Cost-Based Optimizer: Improves query plans, though limited by text file metadata (Hive Cost-Based Optimizer).
SerDe: Custom SerDes handle complex text formats (e.g., JSON-like data) (What is SerDe).

Troubleshooting Text File Issues

Common challenges with text file storage include:

Malformed Data: Rows with incorrect delimiters or missing fields cause parsing errors. Solution: Use TBLPROPERTIES ('skip.header.line.count'='1') for headers or clean data before loading.
Slow Queries: Full scans indicate missing partitions. Solution: Add partitioning or convert to ORC/Parquet.
Delimiter Conflicts: Data containing the delimiter (e.g., commas in text fields) breaks parsing. Solution: Use a rare delimiter (e.g., |) or a custom SerDe (Troubleshooting SerDe).
Large File Sizes: Uncompressed text files consume excessive storage. Solution: Compress externally with Gzip or convert to ORC (Compression Techniques).

For debugging, see Debugging Hive Queries.

Use Cases for Text File Storage

Text file storage is ideal for specific scenarios:

Data Ingestion: Loading raw CSV/TSV data from external systems for ETL pipelines (ETL Pipelines Use Case).
Log Analysis: Storing and querying server logs exported as text (Log Analysis Use Case).
Prototyping: Quickly testing data schemas before optimizing with ORC/Parquet (Data Warehouse Use Case).

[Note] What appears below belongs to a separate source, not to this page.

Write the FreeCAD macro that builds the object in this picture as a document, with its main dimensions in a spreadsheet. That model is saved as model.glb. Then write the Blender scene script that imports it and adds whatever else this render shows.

Integration with Other Tools

Text file tables integrate seamlessly with tools like Spark, Pig, and Hadoop, as text is a universal format. For example, Spark can read Hive text tables directly for further processing (Hive with Spark).

Conclusion

Text file storage in Hive offers a simple, flexible, and compatible way to manage data, making it ideal for initial ingestion, prototyping, and interoperability. While it lacks the performance and optimization features of ORC or Parquet, partitioning and careful schema design can mitigate its limitations. By understanding its mechanics, advantages, and trade-offs, you can use text files effectively in your Hive workflows, transitioning to advanced formats for production workloads. Whether you’re ingesting logs or building a data pipeline, mastering text file storage empowers you to handle big data efficiently.